Integration in Daily Life #
- Create low-attention zones. Designate certain daily interactions as spaces where you do not need to engage your full empathic capacity. Allow yourself to have a brief, pleasant exchange without scanning for emotional subtext.
- Match depth to context. Before entering a conversation, briefly assess whether this exchange calls for deep listening or simple acknowledgment. Practice giving yourself permission to engage lightly when the situation genuinely does not require more.
- Let silence do some of the work. Not every moment of connection needs to be filled with words. Experiment with being present alongside someone without feeling the need to communicate your care verbally.
- Follow words with action when it matters. When you notice that you have offered verbal comfort to someone in a significant situation, ask yourself whether the moment also requires something tangible. Let your care move from language into the material world.
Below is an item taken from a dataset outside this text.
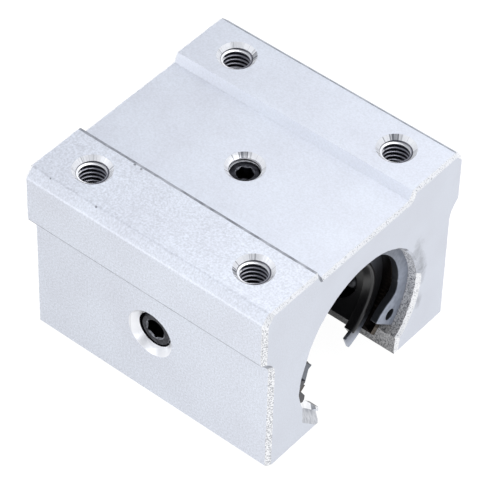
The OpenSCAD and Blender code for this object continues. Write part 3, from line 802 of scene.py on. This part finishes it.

- Protect your reading and learning time. The third house governs intellectual development, and your compassionate nature may cause you to sacrifice your own learning in favor of attending to others. Guard time for your own curiosity.
Reflective Questions #
- How do you feel at the end of a day filled with many small conversations? Does the cumulative attention you extended to others leave you depleted, and if so, how do you typically replenish?
- Can you identify a relationship in which your verbal warmth has substituted for a more concrete form of support that the other person actually needed?
- When you disagree with someone, do you tend to soften your position to maintain the warmth of the exchange? What does it cost you to do this, and what might change if you spoke more directly?
- How did communication function in your early family environment, and in what ways did those patterns shape the way you use language to care for others now?
- When was the last time you pursued a subject purely for your own intellectual enjoyment, without framing it as something that would help you be more useful to the people around you?